Операции шунтирования начали выполнять в то же десятилетие, когда космический корабль «Аполлон» достиг Луны. Это одно из самых инвазивных хирургических вмешательств: оно требует вскрытия грудной клетки, изоляции сердца и подключения пациента к аппарату искусственного кровообращения — со всеми сопутствующими рисками. Врачам Армстронга пришлось тщательно взвесить все за и против, оценить все возможности альтернативных способов лечения, их плюсы и минусы.
Я не знаю, как именно обо всем этом сообщили человеку, который командовал первой высадкой на Луну, и каково было его собственное мнение. Несмотря на космическую профессию, Армстронг никогда не был искателем острых ощущений и лишнего риска предпочитал избегать.

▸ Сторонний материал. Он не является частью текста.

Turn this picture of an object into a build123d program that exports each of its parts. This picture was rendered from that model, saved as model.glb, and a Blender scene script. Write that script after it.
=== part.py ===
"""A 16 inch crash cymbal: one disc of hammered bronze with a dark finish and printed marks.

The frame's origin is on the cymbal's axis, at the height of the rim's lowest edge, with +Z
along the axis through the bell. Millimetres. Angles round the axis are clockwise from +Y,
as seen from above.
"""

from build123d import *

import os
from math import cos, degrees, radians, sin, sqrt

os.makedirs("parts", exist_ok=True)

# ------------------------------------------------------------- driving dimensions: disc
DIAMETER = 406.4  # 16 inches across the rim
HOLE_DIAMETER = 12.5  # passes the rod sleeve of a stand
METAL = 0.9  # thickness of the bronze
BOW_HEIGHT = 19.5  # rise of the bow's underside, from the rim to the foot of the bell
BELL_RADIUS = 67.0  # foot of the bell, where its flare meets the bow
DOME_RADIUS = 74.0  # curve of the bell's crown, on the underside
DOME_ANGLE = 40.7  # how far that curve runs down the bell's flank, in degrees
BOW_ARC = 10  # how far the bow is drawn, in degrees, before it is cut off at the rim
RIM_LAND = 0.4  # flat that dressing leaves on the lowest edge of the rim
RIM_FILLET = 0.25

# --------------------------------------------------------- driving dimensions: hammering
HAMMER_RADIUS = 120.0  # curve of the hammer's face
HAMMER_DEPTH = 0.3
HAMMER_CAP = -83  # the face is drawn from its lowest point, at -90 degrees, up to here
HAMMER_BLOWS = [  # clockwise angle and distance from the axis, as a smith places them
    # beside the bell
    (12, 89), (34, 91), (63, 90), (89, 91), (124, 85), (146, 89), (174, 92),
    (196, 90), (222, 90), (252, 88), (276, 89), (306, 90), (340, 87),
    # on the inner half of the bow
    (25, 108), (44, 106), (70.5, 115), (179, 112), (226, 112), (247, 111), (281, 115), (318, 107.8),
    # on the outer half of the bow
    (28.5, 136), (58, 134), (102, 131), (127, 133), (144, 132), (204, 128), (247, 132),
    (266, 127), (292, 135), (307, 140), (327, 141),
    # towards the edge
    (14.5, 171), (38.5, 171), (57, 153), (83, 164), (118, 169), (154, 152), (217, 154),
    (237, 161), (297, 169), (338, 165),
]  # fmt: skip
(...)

Общеизвестно, что астронавт искренне считал: со временем слетать в космос будет не опаснее, чем приготовить молочный коктейль. Однако летом 1969 года, когда лунный модуль «Орел» совершал посадку в Море Спокойствия, с топливом на исходе и сбоящими бортовыми системами, в смысле безопасности космическому полету было еще очень далеко до молочной промышленности.
В те годы весь мир, затаив дыхание, следил как за полетами человека в космос, так и за операциями на сердце. Эти шаги первопроходцев были настолько опасными, что объективно оценить степень риска казалось невозможно, однако смертельный исход представлялся весьма вероятным.

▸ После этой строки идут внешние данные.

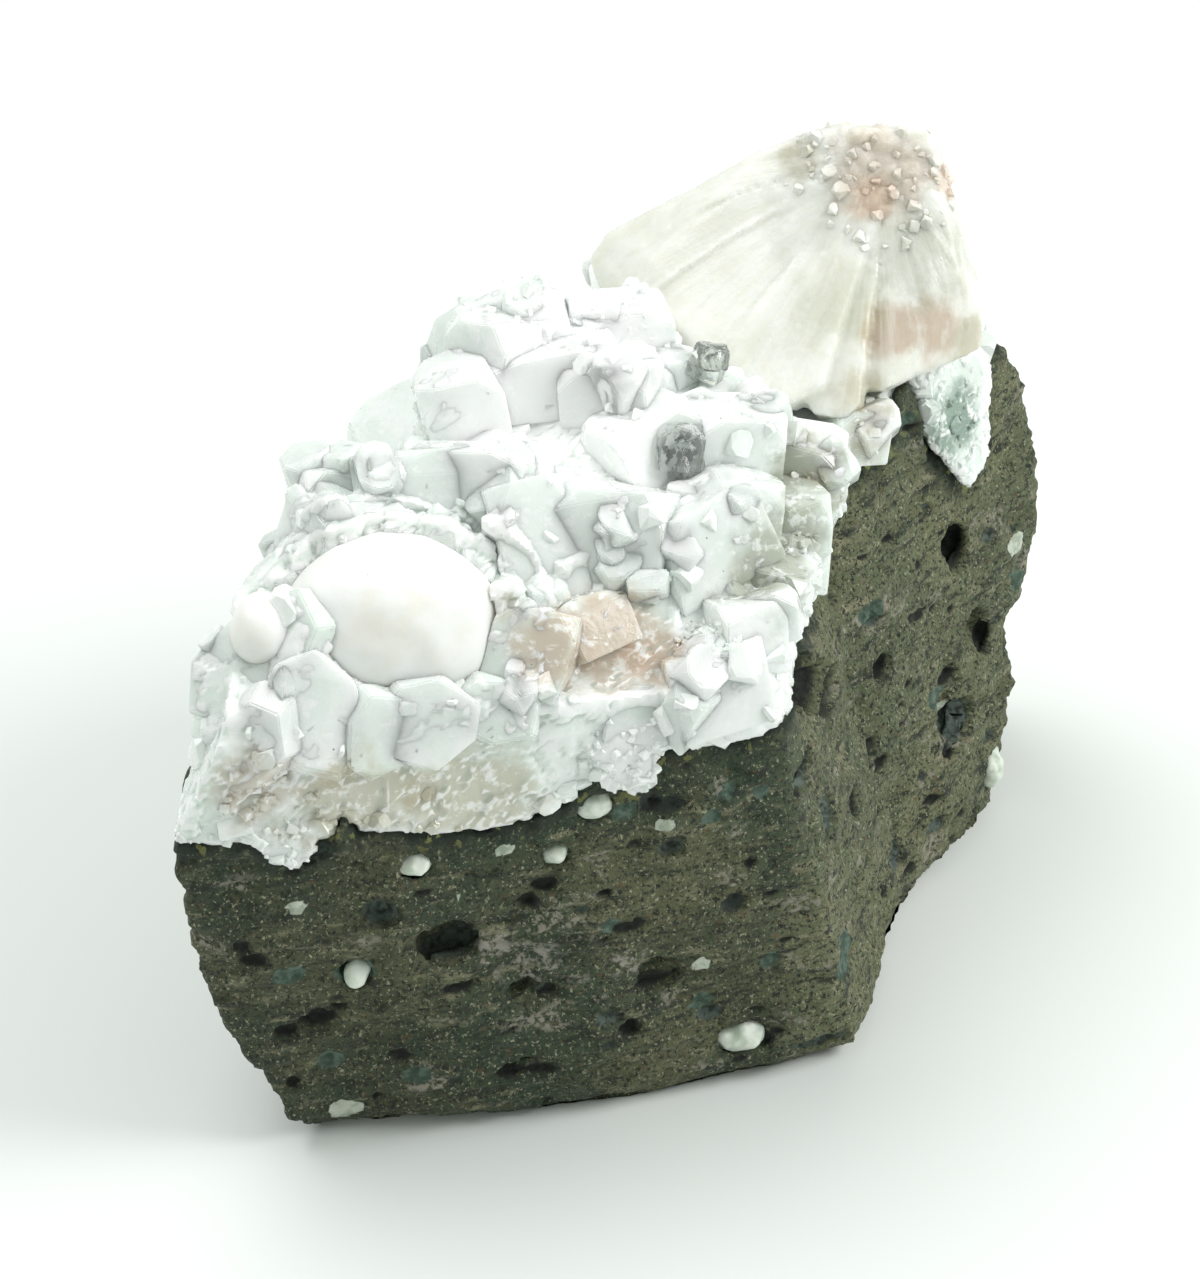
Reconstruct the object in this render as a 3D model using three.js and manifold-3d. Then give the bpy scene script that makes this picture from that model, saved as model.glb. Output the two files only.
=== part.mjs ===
// A hand-sized mineral specimen in millimetres, +Z up: a crust of blocky apophyllite and stilbite
// with one big stilbite fan, grown on a broken block of basalt full of old gas bubbles.
// It rests on a flat underside. -Y is the front, where the crust's broken edge shows over the rock.
import * as THREE from "three";
import { ConvexGeometry } from "three/addons/geometries/ConvexGeometry.js";
import { ImprovedNoise } from "three/addons/math/ImprovedNoise.js";
import { TessellateModifier } from "three/addons/modifiers/TessellateModifier.js";
import { mergeVertices } from "three/addons/utils/BufferGeometryUtils.js";
import Module from "manifold-3d";

const wasm = await Module();
wasm.setup();

// Driving dimensions
const CENTRE = new THREE.Vector3(2.9, 31.86, 0); // middle of the footprint in the layout below
const GAP = 0.3; // between two minerals that meet
const ROCK_EDGE = 8; // longest triangle side on the rock
const ROCK_ROUGHNESS = 0.9; // how far broken rock stands in and out
const CRUST_EDGE = 14;
const CRUST_ROUGHNESS = 0.6;
const CONTACT_CELL = 6; // spacing of the wavy boundary between rock and crust
const SMALL_CRYSTALS = 10; // scattered over the crust, besides the placed ones
const SMALL_CRYSTAL_SIZE = [2.2, 4.6];

// Corner points of the convex lumps that make the outside, rock and crust together
const FRONT_BLOCK = [
  // below the flat underside, which is cut at z = 0, and the rim just above it
  [-23.4, 2, -2], [-4, 4, -2], [21, 12, -2], [28, 31, -2], [20, 59, -2], [-2, 57, -2], [-22, 31, -2],
  [-26, -1, 1], [-3.5, 1, 1.2], [23.2, 9.5, 1.5], [28, 30.5, 2], [-26, 28, 5],
  // left flank, which leans out as it rises
  [-32.2, -3.2, 16.5], [-35.4, -5.7, 35], [-33, 14, 33], [-24, 36, 36],
  // front edge of the crust, and the crust behind it
  [-30.6, -5.4, 45.4], [-20, -3, 45], [0, 2.8, 41], [13.8, 5.4, 44],
  [14.3, 17, 43], [18.4, 30, 41], [-30.6, 10, 45], [-20, 33, 47], [2, 58, 48],
];
const RIGHT_BLOCK = [
  [28, 33, -2], [37, 45.5, -2], [31, 63, -2], [5, 60, -2], [10, 35, -2],
  [28.3, 31, 1], [36.8, 43.4, 1.2], [35, 64, 6],
  [35.9, 46.2, 12], [39, 52.2, 25.5], [40.9, 56, 31], [38.9, 56.5, 42], [34.8, 54, 50.5],
  [19.3, 33, 45.5], [17.6, 29, 37], [24.5, 40, 47], [27, 44, 52],
  [36, 65, 36], [26, 68, 40], [8, 67, 42], [12, 58, 50],
];
const CRUST_LUMPS = [
  // front left, under the white domes
  [
    [-31.4, -5.2, 39.4], [-30.2, -4.6, 47], [-20, -2.5, 45.5], [-4, 2, 41], [0, 9, 49], [-18, 11, 50],
    [-29.6, 9, 50], [-18, 26, 54], [-2, 20, 53], [-28, 20, 47], [-10, 30, 40],
  ],
  // middle
  [
    [-2, 3, 41], [13.4, 6, 43], [13.8, 16, 44], [0, 9, 50], [11, 12, 48], [0, 20, 53.5],
    [14, 24, 51], [17.8, 28, 46], [-16, 32, 54], [-4, 44, 58], [12, 38, 54], [-18, 36, 44],
    [2, 52, 46],
  ],
  // back, under the fan
  [
    [12, 30, 50], [19.4, 33, 47], [31, 52, 51], [26, 42, 50], [10, 48, 58], [20, 50, 60],
    [28, 58, 54], [6, 58, 52], [14, 64, 48], [28, 64, 44], [0, 50, 46], [17.5, 28, 44],
  ],
];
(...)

Сегодня же вероятность аварии при старте орбитального корабля с человеком на борту оценивают в 2–3% — почти так же, как возможность неудачи при проведении операции коронарного шунтирования. Хотя это совершенно реальный, невыдуманный риск, общество сегодня относится к нему как к допустимому, а сами мероприятия стали казаться нам чем-то обыденным, почти рутиной.
Поверхность Луны, как и устройство сердца, изучали на протяжении веков. И то и другое было на виду — и все же долго оставалось недоступным. Команда астронавтов, надежно упакованных в скафандры с воссозданной внутри земной атмосферой, достигла Луны, преодолев пустоту космоса. Тот же самый подход — подстраховать организм искусственными системами жизнеобеспечения — стал залогом успешных кардиохирургических операций.
За десятилетия, пролетевшие с тех пор, как Скотт и Амундсен впервые достигли Южного полюса, мы проделали огромный путь. Изменились наши представления о способах преодоления опасностей, грозящих организму как в недоступных областях Земли, так и на операционном столе. Никогда еще жизнь человека не была такой безопасной и продолжительной.
Но приглядимся, и перед нами предстанет картина куда более сложная. Исследования всегда путь проб и ошибок, риск на нем неизбежен. Это в полной мере относится к клиническим исследованиям. Но мы со все большей настороженностью относимся к прорывам в науке и покорении пространства — особенно того, что поглядывает на нас, уже устремившихся в космические дали, за последний рубеж. Может, не стоит так торопиться?
***
Космическая эра явилась, вне всякого сомнения, результатом гонки вооружений в середине ХХ века. В 1960-е годы, когда ядерные арсеналы Советского Союза и Соединенных Штатов поставили обе державы на грань взаимного уничтожения, космические полеты стали своего рода заменой, суррогатным полем битвы в войне, вести которую иным способом было смертельно опасно.
Советский Союз лидировал в космической гонке, и Соединенным Штатам трудно было примириться с этим фактом. Ответом спутнику, Лайке и Гагарину стали Армстронг, Олдрин и Коллинз. Несмотря на преимущество СССР на старте, выиграли все-таки США — победу в этом необычном поединке обеспечила высадка на Луну в июле 1969 года.